I am not privy to how RACI formulates its survey methodology and questionnaires because they usually do not show and explain them to the public. But I wouldn’t be surprised if RACI is still using the old “one-on-one, face-to-face interview” method wherein surveyors (usually pretty college undergrads) go to your home to ask you a set of questions from a predetermined questionnaire. For the information of the public, this method is no longer being used in America and other First World countries because it has been proven to be flawed. There is a now infamous incident in America wherein the big newspapers, trusting the prediction of the Roper Polls, all carried the headline “Dewey Wins” only to be proven wrong afterwards because, as it turned out, it was actually Harry S. Truman who won the election. After that election came the usual Congressional investigation and the lawmakers concluded that the methodology used by the polling firm was flawed. After that debacle, Roper and other American polling outfits reformed their methodologies but to this day, Roper has never quite regained its credibility as a polling firm.

The “one-on-one, face-to-face interview” method is flawed because the interviewer could very well influence the subject thru “visual cues” and subtle body languages. Also, survey firms usually give all barangays equal “weight” so therefore, the candidate who carries the most number of barangays is theoretically the winner. But obviously, Barangay Barrio Obrero which has 4,000 voters should have more “weight” than Barangay Roxas Village which has only around 300 voters. And what if, for example, Gonzalez Senior wins in the 80 biggest barangays and Mabilog carries the 100 smallest barangays? Gonzalez Senior will still win because the sum total of the top 80 biggest barangays is more than the sum total of the 100 smallest barangays in Iloilo City. Even if Trenas carries Arevalo, Molo, City Proper and Mandurriao, and Raul Junior wins only in Jaro and Lapaz, the latter will still win because the total voting population of Jaro and Lapaz is greater than the voting population of all the four districts combined. I sincerely would like to know if RACI was able to formulate an algorithm which takes into consideration this peculiar facet of Iloilo City’s political topography.

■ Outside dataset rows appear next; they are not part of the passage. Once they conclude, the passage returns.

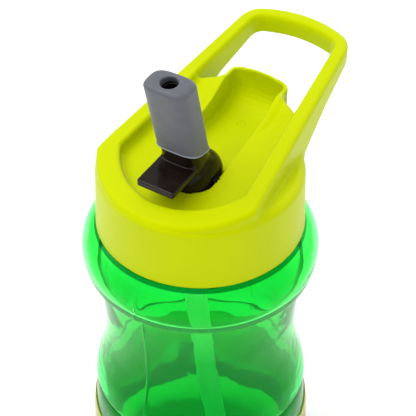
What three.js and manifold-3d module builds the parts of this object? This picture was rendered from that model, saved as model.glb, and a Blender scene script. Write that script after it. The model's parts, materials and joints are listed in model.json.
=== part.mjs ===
// Kids' water bottle with a screw lid, a carry loop and a flip-up straw spout.
// Millimetres, +Z up. The origin is on the bottle's axis at the surface it stands on.
// The spout and its thumb tab face -Y, and the carry loop reaches out to +Y.

import * as THREE from 'three';
import { mergeVertices } from 'three/addons/utils/BufferGeometryUtils.js';
import Module from 'manifold-3d';

const wasm = await Module();
wasm.setup();

// ---------------------------------------------------------------- driving dimensions

const GAP = 0.3;                // clearance between pieces that touch
const ROUND = 52;               // segments of the large round pieces

const LID_Z = 132;              // lower edge of the lid's skirt
const BODY_R = 39.95;
const BODY_WIDEST_Z = 24;
const BODY_SWELL = 0.0019;       // loss of radius per square millimetre away from the widest
const NECK_TOP_Z = 145;
const NECK_OUTER_R = 30.2;
const NECK_INNER_R = 27.8;

const THREAD_PITCH = 4;
const THREAD_TURNS = 1.25;
const THREAD_DEPTH = 1.1;

const SLEEVE_BOTTOM_Z = 10;
const SLEEVE_TOP_Z = 45;
const SLEEVE_GAP = 0.25;
const SLEEVE_WALL = 0.4;

const SKIRT_R = 35;             // lid skirt at its lower edge
const SKIRT_TOP_R = 34.2;
const SKIRT_INNER_R = 32.8;
const SHOULDER_H = 23.3;        // skirt's rounded top edge, above the lid's lower edge
const LEDGE_H = 15.2;           // face that presses on the gasket
const DECK_FRONT_R = 33.6;
const SHELF_R = 33.4;            // rear edge of the deck between the loop's arms

const TOP_H = 30.2;             // lid's upper face on the axis, above the lid's lower edge
const TOP_SLOPE = 0.165;        // rise towards the loop
const FRONT_Y = -10;            // the upper face falls faster in front of this line
const FRONT_SLOPE = 0.23;
const RECESS_DEPTH = 4.8;
const RECESS_R = 25.8;
const SHELF_RISE = 2.8;         // the recess floor ramps up by this towards its rear edge
const FLOOR_WALL = 2.4;

const ARM_OUTER_X = 28.1;       // outer edge of each loop arm at Y = 0
const ARM_OUTER_TAPER = 0.1217;
const ARM_INNER_X = 22.0;
const ARM_INNER_TAPER = 0.105;
const LOOP_CORNER_Y = 57;       // where each arm starts to curve into the loop's bar
const LOOP_END_Y = 69;
const LOOP_BAR_W = 5;
const LOOP_BAR_H = 7.2;

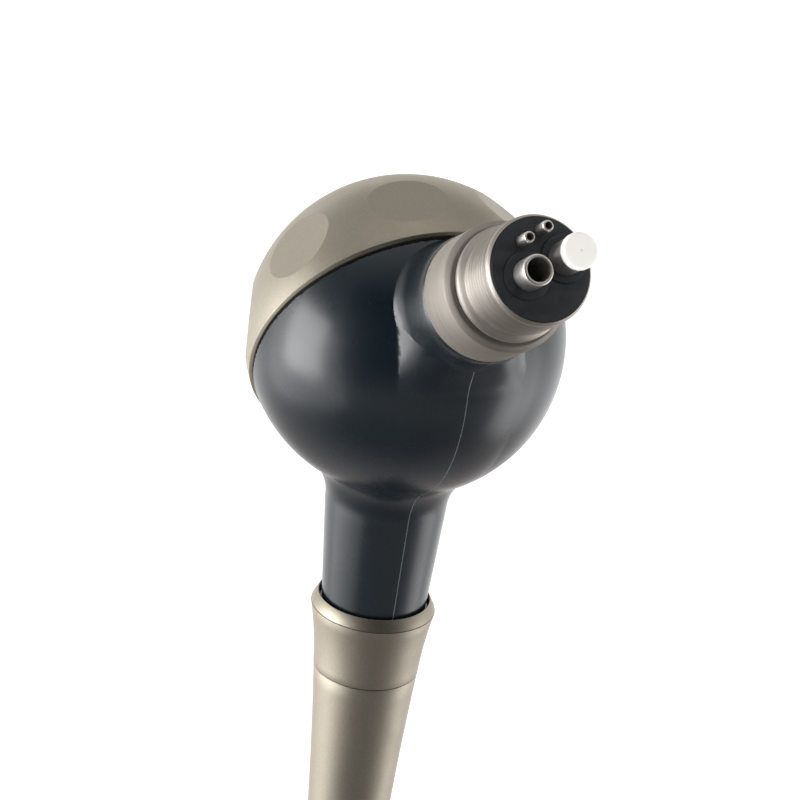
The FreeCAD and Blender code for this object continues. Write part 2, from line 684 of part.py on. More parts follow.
def release_sleeve():
    ridge_share = 0.06
    fit = size.socket_radius + 0.05
    slope = size.lock_travel / size.sleeve_travel
    cone_end = size.lock_height - size.sleeve_travel - 0.25
    keep(turned("collar_ring", [
        (size.collar_bore, size.sleeve_top),
        (size.collar_bore + 0.12, size.sleeve_top + 0.05),
        (size.ridge_radius - 0.04, size.ridge_height + ridge_share),
        (size.ridge_radius - 0.14, size.ridge_height + 0.02),
        (size.collar_bore, size.ridge_height + 0.02),
    ]), "collar_ring")
    keep(turned("release_sleeve", [
        (size.collar_bore, size.ridge_height),
        (size.ridge_radius - 0.14, size.ridge_height),
        (size.ridge_radius, size.ridge_height - ridge_share),
        (size.bevel_radius, size.bevel_height),
        (size.seam_radius, size.seam_height, 55.0, 1),
        (size.socket_radius + 1.0, size.seam_height),
        (size.socket_radius + 1.0, cone_end),
        (fit + slope * (size.lock_height - cone_end), cone_end),
        (fit, size.lock_height),
        (fit, size.lock_height + 1.4),
        (size.collar_bore, size.lock_height + 1.4),
    ]), "release_sleeve")
    # flat-wire spring: a stack of thin rings joined by three struts
    spring_top = size.neck_end - 0.05
    spring_foot = size.lock_height + 1.45
    wires = []
    for number in range(5):
        low = spring_foot + (spring_top - spring_foot - 0.3) * (number / 4.0)
        wires.append(pipe("spring_wave_%d" % number, size.collar_bore - 0.25,
                          size.socket_radius + 0.25, low, low + 0.3))
    for number in range(3):
        x, y = around_axis(6.1, 3, number)
        wires.append(rod("spring_link_%d" % number, 0.3, spring_foot, spring_top, 0.0, x, y))
    keep(joined("sleeve_spring", wires), "sleeve_spring")


# ---- nozzle handpiece ----

def nozzle_handpiece():
    lock = size.lock_height
    seat = size.socket_bore + size.lock_ball - size.lock_travel
    groove = size.lock_ball + 0.1
    half_width = across(groove, seat - size.plug_radius)
    grooves = []
    seal_heights = [-38.2, -34.6]
    for height in seal_heights:
        grooves += [(size.plug_radius, height - 0.5), (size.plug_radius - 0.6, height - 0.5),
                    (size.plug_radius - 0.6, height + 0.5), (size.plug_radius, height + 0.5)]
    spigot = size.barrel_top_radius - size.barrel_wall - 0.55
    keep(turned("rear_plug", [
        (1.1, size.plug_foot),
        (spigot, size.plug_foot),
        (spigot, size.barrel_top - 0.9),
        (size.socket_radius + 0.6, size.barrel_top - 0.9),
        (size.socket_radius + 0.6, size.barrel_top),
        (size.plug_radius, size.barrel_top),
        (size.plug_radius, lock - half_width),
        (size.plug_radius, lock + half_width, groove, -1),
    ] + grooves + [
        (size.plug_radius, size.plug_top - 0.4),
        (size.plug_radius - 0.4, size.plug_top),
        (1.62, size.plug_top),
        (1.62, -33.0),
        (1.1, -33.0),
    ]), "rear_plug")
    seals = [ring_seal("plug_seal_%d" % number, size.plug_radius - 0.27, 0.32, height)
             for number, height in enumerate(seal_heights, start=1)]
    keep(grouped("plug_seals", seals), "plug_seals")
    barrel()
    nose = size.nose_end
    keep(turned("nose_cone", [
        (size.nozzle_outer + 0.03, nose),
        (size.nose_end_radius - 0.25, nose),
        (size.nose_end_radius, nose + 0.3),
        (size.barrel_end_radius - 0.08, size.barrel_end - 0.05, 190.0, -1),
        (size.barrel_end_radius - size.barrel_wall - 0.05, size.barrel_end - 0.05),
        (size.barrel_end_radius - size.barrel_wall - 0.05, size.barrel_end + 6.0),
        (3.1, size.barrel_end + 6.0),
        (3.1, size.barrel_end - 2.0),
        (size.nozzle_outer + 0.03, nose + 22.0),
    ]), "nose_cone")
    turn = math.radians(float(size.nozzle_turn))
    knee = float(size.nozzle_knee)
    reach = float(size.nozzle_reach)
    tip = (-reach * math.sin(turn), knee - reach * math.cos(turn))
    bend = [float(size.nozzle_bend)]
    keep(bent_tube("water_nozzle", [(0, float(nose) + 12.0), (0, knee), tip], bend,
                   size.nozzle_outer, size.nozzle_inner + 0.15), "water_nozzle")
    further = reach + 0.8
    tip = (-further * math.sin(turn), knee - further * math.cos(turn))
    keep(bent_tube("powder_nozzle", [(0, -53.0), (0, knee), tip], bend,
                   size.nozzle_inner, 0.45), "powder_nozzle")
    ferrule = turned("nozzle_tip", [
        (size.nozzle_outer + 0.02, 0),
        (size.nozzle_outer + 0.3, 0.3),
        (size.nozzle_outer + 0.3, 3.2),
        (size.nozzle_outer + 0.02, 3.6),
    ])
    back = reach - 4.0
    ferrule.Placement = FreeCAD.Placement(
        FreeCAD.Vector(0, -back * math.sin(turn), knee - back * math.cos(turn)),
        FreeCAD.Rotation(FreeCAD.Vector(1, 0, 0), 180.0 - float(size.nozzle_turn)))
    keep(ferrule, "nozzle_tip")
    keep(pipe("water_line", 0.6, 0.35, size.barrel_end - 1.0,
              size.plug_foot - 0.1, 0.0, 0.0, 2.3), "water_line")


def barrel():
    wall = size.barrel_wall
    grip_low = size.barrel_end + 8.0
    grooves = []
    for number in range(int(float(size.grip_grooves))):
        low = grip_low + size.grip_pitch * number
        outer = size.barrel_end_radius
        grooves += [(outer, low), (outer - 0.18, low + 0.18),
                    (outer - 0.18, low + 0.5), (outer, low + 0.68)]
    grip_top = grip_low + size.grip_pitch * size.grip_grooves
    keep(turned("barrel", [
        (size.barrel_end_radius - wall, size.barrel_end),
        (size.barrel_end_radius, size.barrel_end),
    ] + grooves + [
        (size.barrel_end_radius, grip_top),
        (size.barrel_mid_radius, size.barrel_mid),
        (size.barrel_top_radius, size.barrel_top, 600.0, -1),
        (size.barrel_top_radius - wall - 0.02, size.barrel_top),
        (size.barrel_top_radius - wall - 0.02, size.barrel_top - 0.95),
        (size.barrel_top_radius - wall - 0.5, size.barrel_top - 0.95),
        (size.barrel_top_radius - wall - 0.5, size.plug_foot - 0.5),
        (size.barrel_mid_radius - wall, size.barrel_mid),
        (size.barrel_end_radius - wall, grip_top),
    ]), "barrel")


moulded_body()
powder_chamber()
screw_cap()
hose_connector()
coupling()
release_sleeve()
nozzle_handpiece()
doc.recompute()

for item in doc.Objects:
    if "Invalid" in item.State or "Error" in item.State:
        raise RuntimeError("%s did not compute" % item.Label)
for node in nodes:
    if node.Shape.isNull() or not node.Shape.isValid():
        raise RuntimeError("%s has no valid shape" % node.Label)

os.makedirs("parts", exist_ok=True)
for node in nodes:
    node.Shape.exportStep("parts/%s.step" % node.Label)
    print("%-18s %8.2f mm3, %d solid(s)" % (node.Label, node.Shape.Volume, len(node.Shape.Solids)))
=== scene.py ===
import math

import bpy
from mathutils import Matrix, Vector


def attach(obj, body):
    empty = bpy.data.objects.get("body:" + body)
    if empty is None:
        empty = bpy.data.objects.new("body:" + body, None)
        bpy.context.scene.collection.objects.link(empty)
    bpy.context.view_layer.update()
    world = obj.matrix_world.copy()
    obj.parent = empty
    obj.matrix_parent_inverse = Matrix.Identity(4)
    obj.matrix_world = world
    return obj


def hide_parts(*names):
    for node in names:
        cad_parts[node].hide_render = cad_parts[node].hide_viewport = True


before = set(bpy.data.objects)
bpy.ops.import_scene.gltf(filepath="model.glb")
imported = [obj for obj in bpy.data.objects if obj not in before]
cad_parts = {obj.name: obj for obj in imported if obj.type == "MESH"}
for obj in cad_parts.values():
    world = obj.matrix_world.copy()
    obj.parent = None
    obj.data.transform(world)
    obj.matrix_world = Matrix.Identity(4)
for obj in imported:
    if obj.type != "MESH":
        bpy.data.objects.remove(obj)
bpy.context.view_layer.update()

mm = 0.001
connectorLean = 56.6  # degrees, towards -Y
capLean = -62.5  # degrees, towards +Y
leanTurn = Matrix.Rotation(math.radians(connectorLean), 3, "X")
hoseAxis = leanTurn @ Vector((0, 0, 1))
hoseUp = leanTurn @ Vector((0, 1, 0))
capAxis = Matrix.Rotation(math.radians(capLean), 3, "X") @ Vector((0, 0, 1))


# small tools

def clearSelection():
    active = bpy.context.object
    if active and active.mode != "OBJECT":
        bpy.ops.object.mode_set(mode="OBJECT")
    bpy.ops.object.select_all(action="DESELECT")


def pick(piece):
    clearSelection()
    piece.select_set(True)
    bpy.context.view_layer.objects.active = piece


def chordPoint(radius, height):
    # how far out a ball of this radius is at this height
    return math.sqrt(radius * radius - height * height)


def arcTo(first, last, radius, side, step=2.5):
    # points after first up to last on an arc, with its centre on the left (+1) or right (-1)
    a, b = Vector(first), Vector(last)
    chord = b - a
    left = Vector((-chord.y, chord.x)).normalized()
    drop = math.sqrt(max(radius * radius - chord.length_squared / 4, 0))
    centre = (a + b) / 2 + left * drop * side
    start = math.atan2(a.y - centre.y, a.x - centre.x)
    end = math.atan2(b.y - centre.y, b.x - centre.x)
    sweep = end - start
    while side > 0 and sweep < 0:
        sweep += 2 * math.pi
    while side < 0 and sweep > 0:
        sweep -= 2 * math.pi
    count = max(2, math.ceil(abs(math.degrees(sweep)) / step))
    points = []
    for n in range(1, count):
        angle = start + sweep * n / count
        points.append((centre.x + radius * math.cos(angle), centre.y + radius * math.sin(angle)))
    return points + [tuple(last)]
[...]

Surveys are only a “snapshot,” a partial and incomplete picture of political reality. And surveys are a faulty, imperfect method of predicting elections since it does not simulate the realities and nuances of electoral politics in the Philippines. Come election day, no one from Comelec will go to your house, give you your ballot, take your vote and bring your ballot to the precinct so that it can be counted. On election day you have to wake up early, shower and dress up, walk or motor to the public school where your precinct is located, and once you've found your precinct, line up under the intense heat of the summer sun in order to cast your vote. Thinking and doing are two vastly different things. Thinking or even saying that you will vote for someone is very different from actually voting for that someone. In the Philippines, as elsewhere, the candidate who has the larger machinery that could convince people thru "word of mouth" to vote for him usually emerges as the winner.